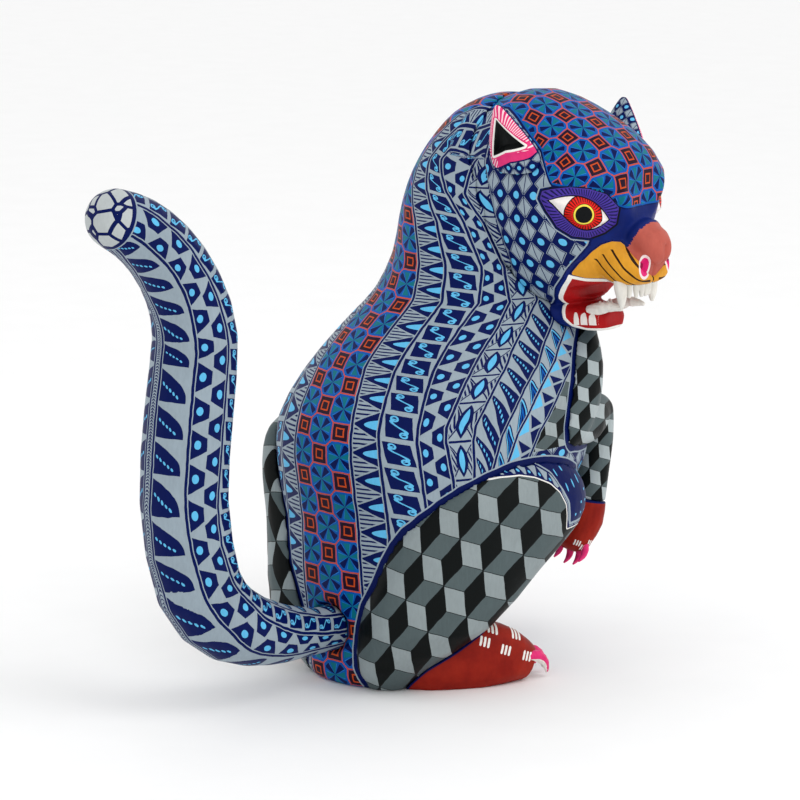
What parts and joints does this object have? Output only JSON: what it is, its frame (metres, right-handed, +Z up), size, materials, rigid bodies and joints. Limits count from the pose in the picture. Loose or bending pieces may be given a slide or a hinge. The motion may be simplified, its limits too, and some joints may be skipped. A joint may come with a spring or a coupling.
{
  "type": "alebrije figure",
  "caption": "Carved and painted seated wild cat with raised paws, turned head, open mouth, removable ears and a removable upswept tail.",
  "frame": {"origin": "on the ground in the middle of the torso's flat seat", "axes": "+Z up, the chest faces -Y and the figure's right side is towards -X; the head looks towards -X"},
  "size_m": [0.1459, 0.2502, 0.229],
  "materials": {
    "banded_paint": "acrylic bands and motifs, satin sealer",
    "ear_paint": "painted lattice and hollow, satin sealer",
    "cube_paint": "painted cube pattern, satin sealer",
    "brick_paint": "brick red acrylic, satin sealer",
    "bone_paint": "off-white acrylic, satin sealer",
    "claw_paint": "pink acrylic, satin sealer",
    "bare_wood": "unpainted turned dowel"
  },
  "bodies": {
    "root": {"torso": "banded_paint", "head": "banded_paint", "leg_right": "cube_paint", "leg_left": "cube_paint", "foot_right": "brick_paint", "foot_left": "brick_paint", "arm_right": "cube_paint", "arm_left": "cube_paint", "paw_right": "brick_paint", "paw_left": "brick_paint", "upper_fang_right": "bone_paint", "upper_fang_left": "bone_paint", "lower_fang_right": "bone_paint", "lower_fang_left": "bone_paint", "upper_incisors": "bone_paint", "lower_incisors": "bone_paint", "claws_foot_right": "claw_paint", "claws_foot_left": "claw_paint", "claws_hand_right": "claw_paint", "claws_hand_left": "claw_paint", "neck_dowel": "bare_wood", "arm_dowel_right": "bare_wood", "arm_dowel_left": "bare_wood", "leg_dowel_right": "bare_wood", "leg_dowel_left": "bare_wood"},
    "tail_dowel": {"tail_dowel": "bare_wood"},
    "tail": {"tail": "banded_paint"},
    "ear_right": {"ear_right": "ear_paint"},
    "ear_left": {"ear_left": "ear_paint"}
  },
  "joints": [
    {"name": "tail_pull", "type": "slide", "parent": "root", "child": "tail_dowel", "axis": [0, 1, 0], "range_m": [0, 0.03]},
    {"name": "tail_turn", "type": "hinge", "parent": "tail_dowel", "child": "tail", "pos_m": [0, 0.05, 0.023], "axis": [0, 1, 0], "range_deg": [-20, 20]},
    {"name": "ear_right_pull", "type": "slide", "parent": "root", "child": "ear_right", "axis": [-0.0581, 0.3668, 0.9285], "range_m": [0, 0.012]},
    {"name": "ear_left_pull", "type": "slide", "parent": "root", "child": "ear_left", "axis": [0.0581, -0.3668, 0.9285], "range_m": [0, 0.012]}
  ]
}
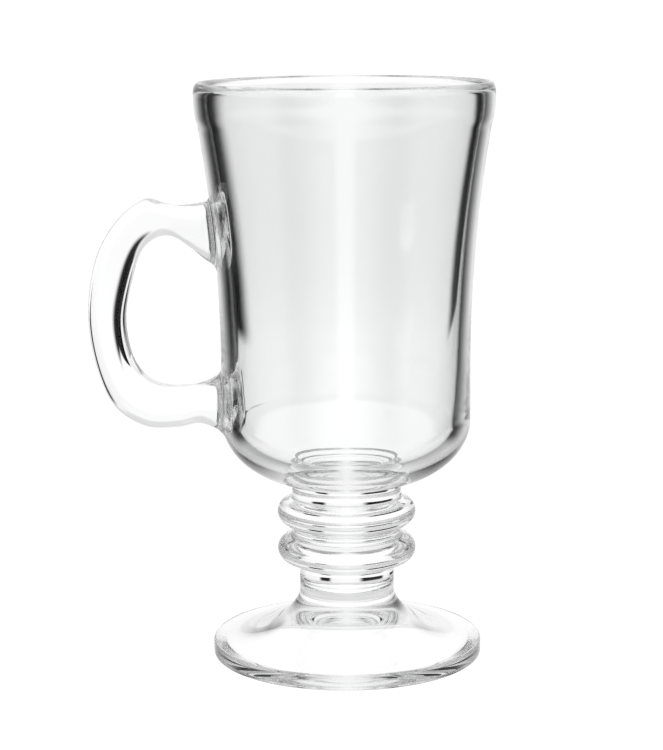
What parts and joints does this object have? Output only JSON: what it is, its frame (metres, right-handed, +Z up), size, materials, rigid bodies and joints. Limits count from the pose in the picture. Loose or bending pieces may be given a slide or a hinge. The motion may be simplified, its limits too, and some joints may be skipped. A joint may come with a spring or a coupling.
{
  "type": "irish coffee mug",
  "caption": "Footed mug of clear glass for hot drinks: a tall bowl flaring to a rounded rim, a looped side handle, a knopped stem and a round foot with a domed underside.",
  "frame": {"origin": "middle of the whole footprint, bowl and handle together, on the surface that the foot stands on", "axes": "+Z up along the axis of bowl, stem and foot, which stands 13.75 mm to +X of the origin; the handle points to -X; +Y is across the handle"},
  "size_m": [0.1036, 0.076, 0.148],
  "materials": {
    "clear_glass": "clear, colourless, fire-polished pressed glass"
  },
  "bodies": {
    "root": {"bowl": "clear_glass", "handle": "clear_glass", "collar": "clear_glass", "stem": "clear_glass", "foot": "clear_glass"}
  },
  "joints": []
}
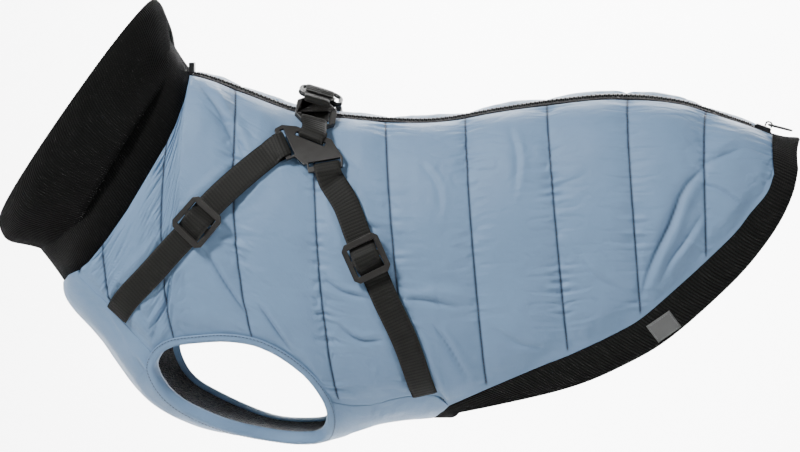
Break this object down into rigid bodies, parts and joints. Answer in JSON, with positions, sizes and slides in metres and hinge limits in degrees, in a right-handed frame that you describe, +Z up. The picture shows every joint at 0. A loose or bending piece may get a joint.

━━━━━━━━━━━━━━━━━━━━

Problem to work on: Restate the whole listing exactly, leaving out nothing.

Solution to the exercise:
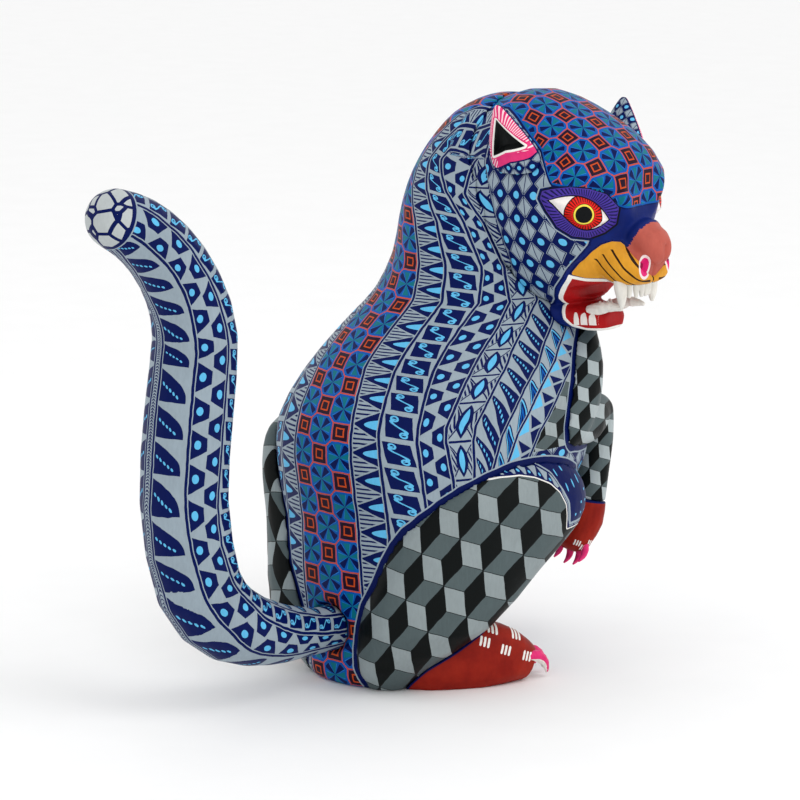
What parts and joints does this object have? Output only JSON: what it is, its frame (metres, right-handed, +Z up), size, materials, rigid bodies and joints. Limits count from the pose in the picture. Loose or bending pieces may be given a slide or a hinge. The motion may be simplified, its limits too, and some joints may be skipped. A joint may come with a spring or a coupling.
{
  "type": "alebrije figure",
  "caption": "Carved and painted seated wild cat with raised paws, turned head, open mouth, removable ears and a removable upswept tail.",
  "frame": {"origin": "on the ground in the middle of the torso's flat seat", "axes": "+Z up, the chest faces -Y and the figure's right side is towards -X; the head looks towards -X"},
  "size_m": [0.1459, 0.2502, 0.229],
  "materials": {
    "banded_paint": "acrylic bands and motifs, satin sealer",
    "ear_paint": "painted lattice and hollow, satin sealer",
    "cube_paint": "painted cube pattern, satin sealer",
    "brick_paint": "brick red acrylic, satin sealer",
    "bone_paint": "off-white acrylic, satin sealer",
    "claw_paint": "pink acrylic, satin sealer",
    "bare_wood": "unpainted turned dowel"
  },
  "bodies": {
    "root": {"torso": "banded_paint", "head": "banded_paint", "leg_right": "cube_paint", "leg_left": "cube_paint", "foot_right": "brick_paint", "foot_left": "brick_paint", "arm_right": "cube_paint", "arm_left": "cube_paint", "paw_right": "brick_paint", "paw_left": "brick_paint", "upper_fang_right": "bone_paint", "upper_fang_left": "bone_paint", "lower_fang_right": "bone_paint", "lower_fang_left": "bone_paint", "upper_incisors": "bone_paint", "lower_incisors": "bone_paint", "claws_foot_right": "claw_paint", "claws_foot_left": "claw_paint", "claws_hand_right": "claw_paint", "claws_hand_left": "claw_paint", "neck_dowel": "bare_wood", "arm_dowel_right": "bare_wood", "arm_dowel_left": "bare_wood", "leg_dowel_right": "bare_wood", "leg_dowel_left": "bare_wood"},
    "tail_dowel": {"tail_dowel": "bare_wood"},
    "tail": {"tail": "banded_paint"},
    "ear_right": {"ear_right": "ear_paint"},
    "ear_left": {"ear_left": "ear_paint"}
  },
  "joints": [
    {"name": "tail_pull", "type": "slide", "parent": "root", "child": "tail_dowel", "axis": [0, 1, 0], "range_m": [0, 0.03]},
    {"name": "tail_turn", "type": "hinge", "parent": "tail_dowel", "child": "tail", "pos_m": [0, 0.05, 0.023], "axis": [0, 1, 0], "range_deg": [-20, 20]},
    {"name": "ear_right_pull", "type": "slide", "parent": "root", "child": "ear_right", "axis": [-0.0581, 0.3668, 0.9285], "range_m": [0, 0.012]},
    {"name": "ear_left_pull", "type": "slide", "parent": "root", "child": "ear_left", "axis": [0.0581, -0.3668, 0.9285], "range_m": [0, 0.012]}
  ]
}
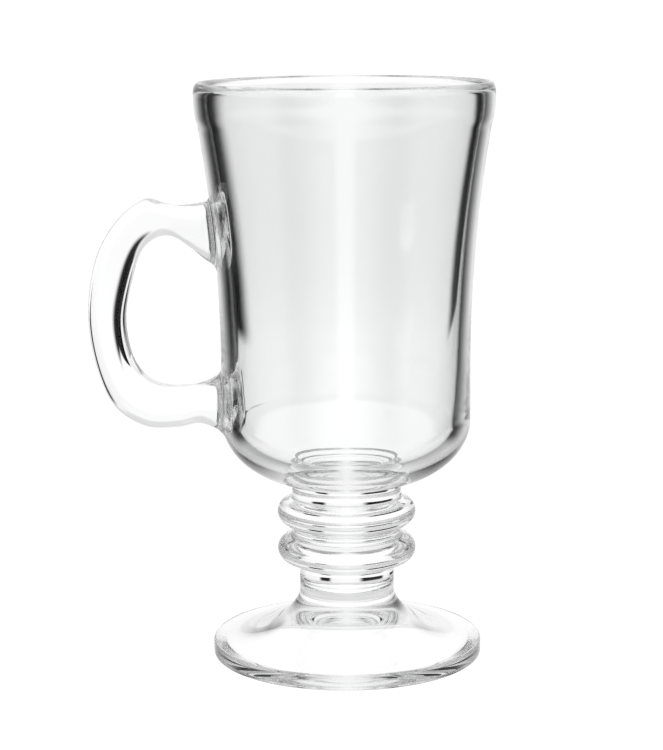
What parts and joints does this object have? Output only JSON: what it is, its frame (metres, right-handed, +Z up), size, materials, rigid bodies and joints. Limits count from the pose in the picture. Loose or bending pieces may be given a slide or a hinge. The motion may be simplified, its limits too, and some joints may be skipped. A joint may come with a spring or a coupling.
{
  "type": "irish coffee mug",
  "caption": "Footed mug of clear glass for hot drinks: a tall bowl flaring to a rounded rim, a looped side handle, a knopped stem and a round foot with a domed underside.",
  "frame": {"origin": "middle of the whole footprint, bowl and handle together, on the surface that the foot stands on", "axes": "+Z up along the axis of bowl, stem and foot, which stands 13.75 mm to +X of the origin; the handle points to -X; +Y is across the handle"},
  "size_m": [0.1036, 0.076, 0.148],
  "materials": {
    "clear_glass": "clear, colourless, fire-polished pressed glass"
  },
  "bodies": {
    "root": {"bowl": "clear_glass", "handle": "clear_glass", "collar": "clear_glass", "stem": "clear_glass", "foot": "clear_glass"}
  },
  "joints": []
}
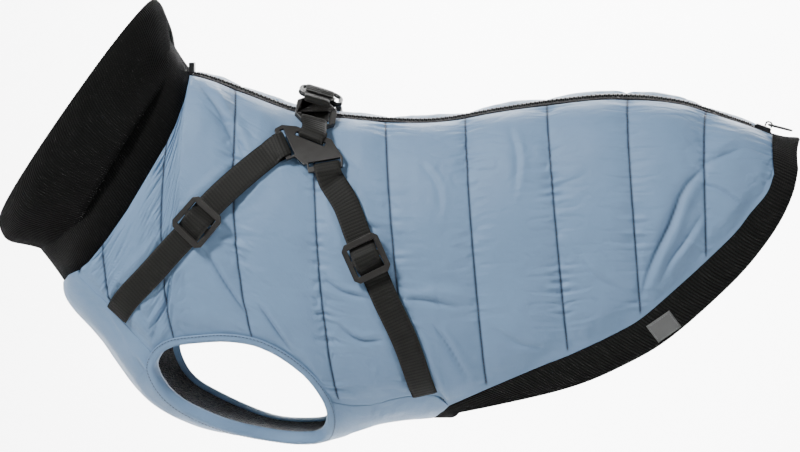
Break this object down into rigid bodies, parts and joints. Answer in JSON, with positions, sizes and slides in metres and hinge limits in degrees, in a right-handed frame that you describe, +Z up. The picture shows every joint at 0. A loose or bending piece may get a joint.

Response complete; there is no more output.